The latest explosion appeared to have been a bomb planted in a parked car and detonated by remote control, said police officer Zahid Khan. It went off in a crowded market that is the city's oldest bazaar near a mosque and a police station, officials said.
The blast damaged the mosque and nearby shops and caused many vehicles to go up in flames, said police officer Nawaz Khan.
At least 33 people died in the blast, said Jamil Shah, spokesman for Lady Reading Hospital, while more than 70 were wounded.
Such attacks in the city, which is the provincial capital of Khyber Pakhtunkhwa province, have claimed over 130 lives since last Sunday when two suicide bombers blew themselves up in a crowd of worshippers at a church, killing 85 people.
Then on Friday 19 people died when a bomb planted on a bus carrying government employees home for the weekend exploded in the Peshawar outskirts.
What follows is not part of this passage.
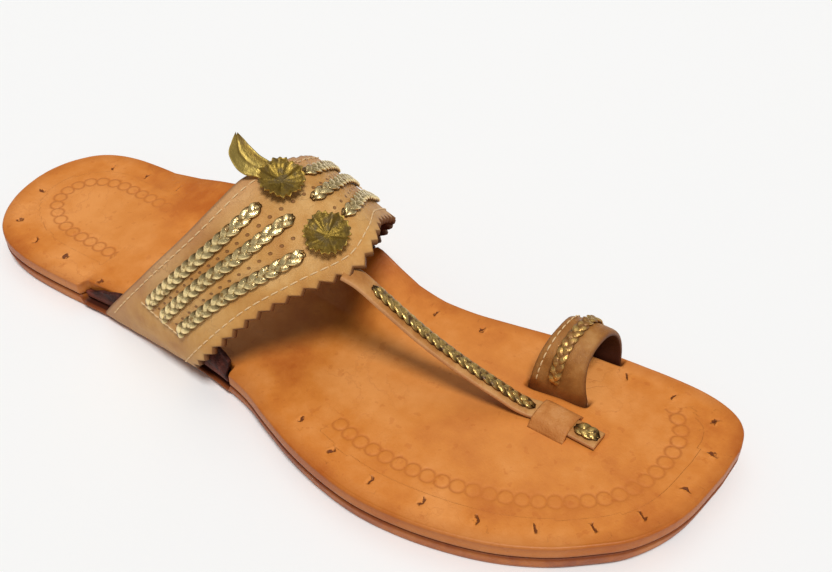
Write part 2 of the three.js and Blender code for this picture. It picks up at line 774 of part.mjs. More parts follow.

The bomb that went off Sunday was some 300 meters (yards) from the All Saints Church, which was the scene of last Sunday's carnage.
A book shop owner, Nazar Ali, had just opened his shop when the bomb went off.
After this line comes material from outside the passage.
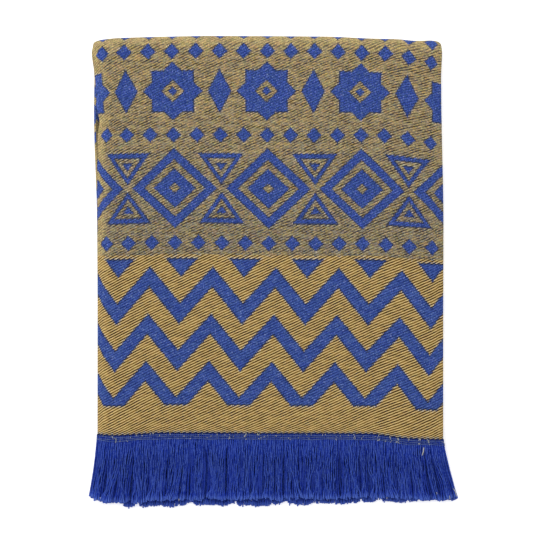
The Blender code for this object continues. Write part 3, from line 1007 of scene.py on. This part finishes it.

"It was a huge blast that was followed by fire in vehicles. Thick black smoke covered the air and splinters spread all over. I saw people lying dead and bleeding all over," he said.
Another man was shopping for breakfast when the bomb exploded.
"Suddenly there was a huge bang and I fell on the ground," said Adnan Hussain, speaking from Lady Reading Hospital where the wounded were taken. "My cousin Rizwan is dead and the other is critical."
There was no immediate claim of responsibility but the blame is likely to fall on the Pakistani Taliban and its affiliates. The militant group has been battling troops in northwestern Pakistan; their aim is to overthrow the government and establish a hard-line Islamic state across Pakistan.
The new government of Nawaz Sharif has said it would like to negotiate with the militants to end the bloodshed, but so far those efforts have made little progress and attacks like Sunday's have continued.
On Saturday, a spokesman for the Tehreek-e-Taliban criticized Sharif, saying comments by Sharif indicating that the militants must lay down their weapons and respect the constitution indicated the new leader is not serious about peace talks. Previously Sharif had not given preconditions for the talks.
"By telling us that we will have to lay down arms and respect the constitution, the prime minister, Nawaz Sharif, showed that he is following the policy of America and its allies," the spokesman said. "We will hold talks with (the government) only when it gets the real power to take decisions."